Shaidon Blake, a Maryland prisoner, claimed that he was punched in the face and had his head slammed into a wall by guard James Madigan while handcuffed during a move to a segregation cell – an assault that he reported to the prison system’s Internal Investigative Unit (IIU). The IIU conducted a review of the June 2007 incident and issued a report condemning Madigan’s actions while making no findings as to another guard, Michael Ross, who had allegedly facilitated Madigan’s use of excessive force. Meanwhile, Blake filed a lawsuit in federal court under 42 U.S.C. § 1983 for violations of his civil rights.

Following trial, Madigan was found liable and the jury awarded $50,000 in damages. Ross, however, raised an affirmative defense arguing that Blake had failed to exhaust his administrative remedies as required by the Prison Litigation Reform Act (PLRA). Blake maintained that the IIU investigation was a substitute for the grievance procedure, but the district court disagreed and dismissed his complaint.

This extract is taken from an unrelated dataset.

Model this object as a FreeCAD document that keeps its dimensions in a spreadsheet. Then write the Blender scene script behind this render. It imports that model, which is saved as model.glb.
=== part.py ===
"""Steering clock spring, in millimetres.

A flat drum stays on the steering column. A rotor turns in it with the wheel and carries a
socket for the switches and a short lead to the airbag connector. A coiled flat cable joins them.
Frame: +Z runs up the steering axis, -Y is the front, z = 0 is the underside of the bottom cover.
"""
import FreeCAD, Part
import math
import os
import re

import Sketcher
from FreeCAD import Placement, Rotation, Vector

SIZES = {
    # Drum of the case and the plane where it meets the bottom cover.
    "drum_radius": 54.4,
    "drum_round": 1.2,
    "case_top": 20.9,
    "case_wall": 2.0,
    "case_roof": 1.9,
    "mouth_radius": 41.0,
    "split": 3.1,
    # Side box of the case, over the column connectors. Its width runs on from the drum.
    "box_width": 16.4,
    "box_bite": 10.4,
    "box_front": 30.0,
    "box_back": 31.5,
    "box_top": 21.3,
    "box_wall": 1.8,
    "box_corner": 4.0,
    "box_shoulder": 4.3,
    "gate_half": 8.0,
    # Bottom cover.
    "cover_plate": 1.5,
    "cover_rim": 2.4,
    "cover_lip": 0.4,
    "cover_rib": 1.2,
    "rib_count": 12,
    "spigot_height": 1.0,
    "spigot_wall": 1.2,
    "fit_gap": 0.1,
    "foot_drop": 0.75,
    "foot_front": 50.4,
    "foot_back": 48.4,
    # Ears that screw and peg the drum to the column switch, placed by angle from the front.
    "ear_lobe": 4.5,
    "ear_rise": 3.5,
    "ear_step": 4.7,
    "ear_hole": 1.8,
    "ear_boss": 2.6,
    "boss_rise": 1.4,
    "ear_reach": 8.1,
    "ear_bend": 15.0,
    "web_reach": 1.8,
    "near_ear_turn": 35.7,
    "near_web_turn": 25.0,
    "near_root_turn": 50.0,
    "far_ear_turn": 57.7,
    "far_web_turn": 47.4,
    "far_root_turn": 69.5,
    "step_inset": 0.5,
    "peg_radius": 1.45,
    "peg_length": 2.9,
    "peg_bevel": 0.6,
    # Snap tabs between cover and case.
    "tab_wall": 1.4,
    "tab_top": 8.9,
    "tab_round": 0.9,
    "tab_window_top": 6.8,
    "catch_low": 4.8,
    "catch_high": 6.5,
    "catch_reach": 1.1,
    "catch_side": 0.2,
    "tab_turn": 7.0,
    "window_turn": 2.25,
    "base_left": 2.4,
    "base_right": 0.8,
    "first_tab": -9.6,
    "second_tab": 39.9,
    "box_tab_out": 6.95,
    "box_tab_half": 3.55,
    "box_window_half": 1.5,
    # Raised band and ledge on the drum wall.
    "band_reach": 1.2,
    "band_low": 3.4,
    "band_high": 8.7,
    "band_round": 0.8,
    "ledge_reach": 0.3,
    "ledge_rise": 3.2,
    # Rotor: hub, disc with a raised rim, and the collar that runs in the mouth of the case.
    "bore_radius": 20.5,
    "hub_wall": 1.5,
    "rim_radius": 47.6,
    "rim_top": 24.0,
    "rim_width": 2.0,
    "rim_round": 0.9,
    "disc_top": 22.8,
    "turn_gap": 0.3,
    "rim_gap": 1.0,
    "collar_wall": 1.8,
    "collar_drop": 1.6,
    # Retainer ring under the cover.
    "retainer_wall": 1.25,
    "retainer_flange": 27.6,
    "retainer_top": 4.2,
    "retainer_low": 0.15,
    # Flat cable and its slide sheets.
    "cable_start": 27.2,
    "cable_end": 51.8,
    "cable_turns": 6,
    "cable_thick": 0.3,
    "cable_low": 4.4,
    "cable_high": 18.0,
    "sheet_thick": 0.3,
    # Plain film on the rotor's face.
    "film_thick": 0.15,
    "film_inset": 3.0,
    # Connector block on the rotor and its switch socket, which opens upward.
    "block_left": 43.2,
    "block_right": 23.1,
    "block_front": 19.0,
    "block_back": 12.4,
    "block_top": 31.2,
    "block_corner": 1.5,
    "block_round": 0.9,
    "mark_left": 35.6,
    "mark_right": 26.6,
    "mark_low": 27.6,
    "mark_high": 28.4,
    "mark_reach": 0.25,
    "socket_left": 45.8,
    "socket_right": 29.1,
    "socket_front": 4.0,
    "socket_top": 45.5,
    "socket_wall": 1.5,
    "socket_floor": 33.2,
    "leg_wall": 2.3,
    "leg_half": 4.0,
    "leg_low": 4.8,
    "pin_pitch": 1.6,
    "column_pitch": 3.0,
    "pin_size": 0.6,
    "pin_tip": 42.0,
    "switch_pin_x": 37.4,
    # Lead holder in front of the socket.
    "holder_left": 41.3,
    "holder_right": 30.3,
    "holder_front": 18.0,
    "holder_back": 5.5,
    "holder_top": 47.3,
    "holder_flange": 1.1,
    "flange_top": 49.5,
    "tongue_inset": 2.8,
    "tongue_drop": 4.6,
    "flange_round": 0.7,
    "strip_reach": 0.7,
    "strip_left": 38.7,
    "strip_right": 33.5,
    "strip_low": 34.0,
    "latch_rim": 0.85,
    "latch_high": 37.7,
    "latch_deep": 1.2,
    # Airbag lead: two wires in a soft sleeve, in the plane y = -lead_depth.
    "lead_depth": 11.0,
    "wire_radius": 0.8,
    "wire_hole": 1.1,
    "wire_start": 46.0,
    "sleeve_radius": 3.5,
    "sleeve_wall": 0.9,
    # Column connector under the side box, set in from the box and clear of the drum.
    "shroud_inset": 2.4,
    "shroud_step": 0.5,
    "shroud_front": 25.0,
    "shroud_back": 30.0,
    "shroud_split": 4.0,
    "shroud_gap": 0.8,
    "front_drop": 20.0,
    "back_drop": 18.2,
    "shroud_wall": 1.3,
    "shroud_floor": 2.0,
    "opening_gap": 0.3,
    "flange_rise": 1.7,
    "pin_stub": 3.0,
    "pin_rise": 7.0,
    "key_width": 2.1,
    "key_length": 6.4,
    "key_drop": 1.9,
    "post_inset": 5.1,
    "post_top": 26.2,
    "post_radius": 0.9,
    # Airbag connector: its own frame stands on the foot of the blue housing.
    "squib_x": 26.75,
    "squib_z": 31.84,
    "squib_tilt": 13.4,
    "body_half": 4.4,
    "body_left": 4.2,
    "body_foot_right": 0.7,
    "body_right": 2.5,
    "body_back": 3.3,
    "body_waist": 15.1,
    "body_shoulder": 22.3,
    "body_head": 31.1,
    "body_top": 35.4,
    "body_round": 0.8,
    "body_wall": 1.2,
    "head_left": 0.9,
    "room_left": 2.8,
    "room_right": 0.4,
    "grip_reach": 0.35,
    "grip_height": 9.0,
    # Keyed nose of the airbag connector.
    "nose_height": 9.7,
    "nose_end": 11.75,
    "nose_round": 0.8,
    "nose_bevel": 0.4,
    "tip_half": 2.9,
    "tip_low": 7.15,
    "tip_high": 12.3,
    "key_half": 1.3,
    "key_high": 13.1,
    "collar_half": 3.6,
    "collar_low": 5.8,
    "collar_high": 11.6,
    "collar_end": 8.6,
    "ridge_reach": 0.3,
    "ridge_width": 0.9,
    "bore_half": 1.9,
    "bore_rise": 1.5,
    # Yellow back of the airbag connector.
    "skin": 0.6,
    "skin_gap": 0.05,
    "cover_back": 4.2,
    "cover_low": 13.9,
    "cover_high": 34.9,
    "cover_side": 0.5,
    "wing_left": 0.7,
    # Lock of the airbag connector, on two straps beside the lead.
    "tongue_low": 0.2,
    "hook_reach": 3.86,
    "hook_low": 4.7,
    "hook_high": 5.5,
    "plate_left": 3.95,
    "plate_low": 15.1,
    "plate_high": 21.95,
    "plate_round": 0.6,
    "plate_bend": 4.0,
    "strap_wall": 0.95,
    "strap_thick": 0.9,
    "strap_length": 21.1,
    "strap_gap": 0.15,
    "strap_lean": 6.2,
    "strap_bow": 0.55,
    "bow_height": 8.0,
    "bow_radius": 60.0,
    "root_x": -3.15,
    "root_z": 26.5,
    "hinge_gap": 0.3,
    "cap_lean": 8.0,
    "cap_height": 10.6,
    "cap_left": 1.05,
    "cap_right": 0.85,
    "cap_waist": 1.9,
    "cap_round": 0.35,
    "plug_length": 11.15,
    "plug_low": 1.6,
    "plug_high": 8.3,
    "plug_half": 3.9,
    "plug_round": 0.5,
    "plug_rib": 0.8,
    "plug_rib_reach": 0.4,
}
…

The Fourth Circuit reversed in a split decision, holding that “special circumstances” could excuse a failure to exhaust administrative remedies where a prisoner reasonably believed that he had in fact exhausted his remedies, even if that belief was mistaken.

According to the PLRA, “No action shall be brought with respect to prison conditions under section 1983 ... until such administrative remedies as are available are exhausted.” The Supreme Court held this language was “mandatory,” but noted that applicable administrative remedies must in fact be “available.” The Court wrote, “We are not free to rewrite the statutory text,” finding that Congress had decided to bar prisoners “‘from bringing suit in federal court until they have exhausted their administrative remedies.’”

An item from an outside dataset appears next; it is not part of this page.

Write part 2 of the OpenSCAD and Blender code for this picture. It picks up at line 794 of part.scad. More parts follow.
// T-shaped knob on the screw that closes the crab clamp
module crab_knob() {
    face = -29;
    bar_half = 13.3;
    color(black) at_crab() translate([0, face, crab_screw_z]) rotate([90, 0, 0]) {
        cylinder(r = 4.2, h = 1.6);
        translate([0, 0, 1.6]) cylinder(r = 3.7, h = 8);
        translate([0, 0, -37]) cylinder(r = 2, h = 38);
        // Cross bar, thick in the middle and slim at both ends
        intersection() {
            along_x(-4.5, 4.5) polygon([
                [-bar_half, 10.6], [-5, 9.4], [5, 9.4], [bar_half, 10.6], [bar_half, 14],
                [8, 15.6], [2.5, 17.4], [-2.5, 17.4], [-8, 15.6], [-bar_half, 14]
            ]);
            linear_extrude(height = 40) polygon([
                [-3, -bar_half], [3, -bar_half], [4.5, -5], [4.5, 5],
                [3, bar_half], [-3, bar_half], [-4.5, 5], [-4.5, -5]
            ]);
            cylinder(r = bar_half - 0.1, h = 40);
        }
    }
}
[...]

The Supreme Court added that although it could not excuse Blake’s failure to exhaust his administrative remedies, that finding “does not end this case – because the PLRA contains its own, textual exception to mandatory exhaustion.” Specifically, the “exhaustion requirement hinges on the ‘availab[ility]’ of administrative remedies: An inmate, that is, must exhaust available remedies, but need not exhaust unavailable ones.” Prisoners are only required “to exhaust those, but only those, grievance procedures that are ‘capable of use’ to obtain ‘some relief for the action complained of,’” the Court explained, citing Booth v. Churner, 532 U.S. 731 (2001) [PLN, Aug. 2001, p.20].

The Supreme Court described three circumstances where administrative remedies may not be available, including when prison officials have the authority to act on grievances but decline to do so, resulting in a “dead end” process with “officers unable or consistently unwilling to provide any relief to aggrieved inmates”; when remedies are “so opaque” or confusing that they are, “practically speaking, incapable of use”; and when prison officials “thwart inmates from taking advantage of a grievance process through machination, misrepresentation, or intimidation.”

With respect to the availability of administrative remedies, Blake had argued that “Maryland wardens routinely dismiss ... grievances as procedurally improper when parallel IIU investigations are pending,” a position supported by Maryland’s attorney general in other cases with similar facts. Consequently, the Supreme Court held “the court below must consider ... whether the remedies [Blake] failed to exhaust were ‘available’” to him.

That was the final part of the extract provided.